I have a function that is used for smoothing a curve by taking a moving average over a factor of 2. However, in it's current form the function is slow because of the loops. I have added numba to increase the speed but still it's slow. Any suggestions on how I could improve the speed?

from numba import prange, jit
@jit(nopython=True, parallel=True)      
def smoothing_function(x,y, window=2, pad = 1):
    len_x    = len(x)
    max_x    = np.max(x)
    xoutmid  = np.full(len_x, np.nan)
    xoutmean = np.full(len_x, np.nan)
    yout     = np.full(len_x, np.nan)
    
    for i in prange(len_x):
        x0 = x[i]
        xf = window*x[i]
        
        if xf < max_x:
            e = np.where(x  == x.flat[np.abs(x - xf).argmin()])[0][0]
            if e<len(x):
                yout[i]     = np.nanmean(y[i:e])
                xoutmid[i]  = x[i] + np.log10(0.5) * (x[i] - x[e])
                xoutmean[i] = np.nanmean(x[i:e])
    return xoutmid, xoutmean, yout 
# Working example

f = lambda x: x**(-1.7)*2*np.random.rand(len(x))
x = np.logspace(np.log10(1e-5), np.log10(1), 1000)
xvals, yvals  = x, f(x)


%timeit res =smoothing_function(xvals, yvals, window=2, pad = 1)

# plot results
plt.loglog(xvals, yvals)
plt.loglog(res[1], res[2])

Solution

  • Issue is that you are computing end index (e) very inefficiently.
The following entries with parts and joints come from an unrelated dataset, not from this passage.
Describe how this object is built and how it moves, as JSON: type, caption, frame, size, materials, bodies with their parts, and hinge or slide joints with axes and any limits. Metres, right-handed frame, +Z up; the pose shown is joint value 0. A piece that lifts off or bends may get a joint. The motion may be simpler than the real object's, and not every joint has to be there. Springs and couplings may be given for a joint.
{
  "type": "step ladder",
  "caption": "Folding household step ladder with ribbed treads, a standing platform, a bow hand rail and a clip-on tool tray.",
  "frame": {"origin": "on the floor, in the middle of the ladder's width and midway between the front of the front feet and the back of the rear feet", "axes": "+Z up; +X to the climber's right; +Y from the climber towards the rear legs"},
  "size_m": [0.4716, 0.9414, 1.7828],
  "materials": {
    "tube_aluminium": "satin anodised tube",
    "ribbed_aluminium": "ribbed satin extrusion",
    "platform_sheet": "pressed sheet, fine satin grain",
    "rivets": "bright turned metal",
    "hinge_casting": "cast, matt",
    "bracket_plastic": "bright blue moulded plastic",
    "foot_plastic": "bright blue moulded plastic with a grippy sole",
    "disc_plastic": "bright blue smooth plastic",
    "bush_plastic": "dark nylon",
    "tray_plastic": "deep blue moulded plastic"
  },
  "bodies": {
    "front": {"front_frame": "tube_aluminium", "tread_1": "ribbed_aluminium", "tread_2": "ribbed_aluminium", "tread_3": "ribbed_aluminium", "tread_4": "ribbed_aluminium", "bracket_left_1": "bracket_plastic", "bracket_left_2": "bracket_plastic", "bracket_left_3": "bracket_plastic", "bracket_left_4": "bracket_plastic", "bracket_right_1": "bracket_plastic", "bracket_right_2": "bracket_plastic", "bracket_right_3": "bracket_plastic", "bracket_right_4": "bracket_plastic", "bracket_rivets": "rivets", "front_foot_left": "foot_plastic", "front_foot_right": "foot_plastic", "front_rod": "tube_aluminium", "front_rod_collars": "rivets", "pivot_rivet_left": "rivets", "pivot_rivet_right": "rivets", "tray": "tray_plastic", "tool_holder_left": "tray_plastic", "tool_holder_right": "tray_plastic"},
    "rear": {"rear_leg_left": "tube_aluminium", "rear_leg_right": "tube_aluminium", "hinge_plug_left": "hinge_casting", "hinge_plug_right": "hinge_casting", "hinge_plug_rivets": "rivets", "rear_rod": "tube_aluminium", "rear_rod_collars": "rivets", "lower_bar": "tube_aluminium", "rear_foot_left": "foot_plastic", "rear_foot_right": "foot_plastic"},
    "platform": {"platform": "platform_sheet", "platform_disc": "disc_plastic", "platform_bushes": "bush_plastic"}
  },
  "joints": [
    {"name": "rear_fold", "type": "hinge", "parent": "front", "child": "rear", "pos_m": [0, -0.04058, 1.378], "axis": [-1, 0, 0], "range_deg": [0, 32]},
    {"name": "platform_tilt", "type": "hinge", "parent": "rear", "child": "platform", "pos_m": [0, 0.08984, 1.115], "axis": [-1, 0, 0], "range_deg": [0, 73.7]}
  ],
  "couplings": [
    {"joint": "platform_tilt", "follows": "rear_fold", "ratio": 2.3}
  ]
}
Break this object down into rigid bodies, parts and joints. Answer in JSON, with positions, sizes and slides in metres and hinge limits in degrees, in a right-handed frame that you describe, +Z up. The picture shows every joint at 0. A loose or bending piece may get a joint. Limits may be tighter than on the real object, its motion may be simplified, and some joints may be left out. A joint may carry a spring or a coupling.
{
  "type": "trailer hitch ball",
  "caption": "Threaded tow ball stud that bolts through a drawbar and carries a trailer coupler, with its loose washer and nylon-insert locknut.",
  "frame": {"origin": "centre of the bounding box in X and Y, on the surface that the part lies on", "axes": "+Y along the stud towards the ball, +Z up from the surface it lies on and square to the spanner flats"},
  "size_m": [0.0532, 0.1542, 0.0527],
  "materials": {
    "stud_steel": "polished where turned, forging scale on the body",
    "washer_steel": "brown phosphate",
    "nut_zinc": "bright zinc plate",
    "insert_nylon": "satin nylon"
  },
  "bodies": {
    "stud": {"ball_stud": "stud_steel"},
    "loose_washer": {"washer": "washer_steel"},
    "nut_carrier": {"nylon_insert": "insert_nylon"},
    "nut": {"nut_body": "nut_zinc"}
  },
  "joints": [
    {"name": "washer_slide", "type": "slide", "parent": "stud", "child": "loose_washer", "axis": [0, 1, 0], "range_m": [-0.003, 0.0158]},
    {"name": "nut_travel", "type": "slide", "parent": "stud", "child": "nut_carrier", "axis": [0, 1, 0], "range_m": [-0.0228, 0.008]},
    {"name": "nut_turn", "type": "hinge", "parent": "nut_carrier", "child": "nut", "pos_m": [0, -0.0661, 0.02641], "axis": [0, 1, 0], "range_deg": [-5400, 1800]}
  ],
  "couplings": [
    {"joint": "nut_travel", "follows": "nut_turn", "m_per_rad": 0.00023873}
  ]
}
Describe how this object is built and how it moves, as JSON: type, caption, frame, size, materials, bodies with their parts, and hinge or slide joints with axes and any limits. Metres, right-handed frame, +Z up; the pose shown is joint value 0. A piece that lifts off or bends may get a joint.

If you use the fact that x is in logspace, this can be done much faster since you know the distance between 2 consecutive points and just need to compute index which is log(window) far from initial point. Working example is as follows:

    @jit(nopython=True, parallel=True)
    def smoothing_function2(x,y, window=2, pad = 1):
        len_x    = len(x)
        max_x    = np.max(x)
        xoutmid  = np.full(len_x, np.nan)
        xoutmean = np.full(len_x, np.nan)
        yout     = np.full(len_x, np.nan)
    
        f_idx = int(len(x)*np.log10(window)/(np.log10(x[-1])-np.log10(x[0])))
    
        for i in prange(len_x):
            if window*x[i] < max_x:
                e = min(i+f_idx, len_x-1)
                yout[i]     = np.nanmean(y[i:e])
                xoutmid[i]  = x[i] + np.log10(0.5) * (x[i] - x[e])
                xoutmean[i] = np.nanmean(x[i:e])
        return xoutmid, xoutmean, yout
    
    f = lambda x: x**(-1.7)*2*np.random.rand(len(x))
    x = np.logspace(np.log10(1e-5), np.log10(1), 1000)
    xvals, yvals  = x, f(x)
    
    res1 = smoothing_function(xvals, yvals, window=2, pad = 1)
    res2 = smoothing_function2(xvals, yvals, window=2, pad = 1)
    
    print([np.nansum((r1 - r2)**2) for r1, r2 in zip(res1, res2)])  # verify that all the outputs are same
    
    %timeit res = smoothing_function(xvals, yvals, window=2, pad = 1)
    
    %timeit res = smoothing_function2(xvals, yvals, window=2, pad = 1)
    

    Output is the following:

    [0.0, 0.0, 0.0]
    337 µs ± 59.6 µs per loop (mean ± std. dev. of 7 runs, 1,000 loops each)
    49.1 µs ± 2.6 µs per loop (mean ± std. dev. of 7 runs, 10,000 loops each)
    

    Which verifies that both functions return same output but smoothing_function2 is ~6.8x faster. If x is not restricted to be in logspace, you can still use the properties of whatever space you are using to get a similar improvement. There could be more ways to improve this further, it depends on what your target is. You could also try implementing this in C++ or Cython.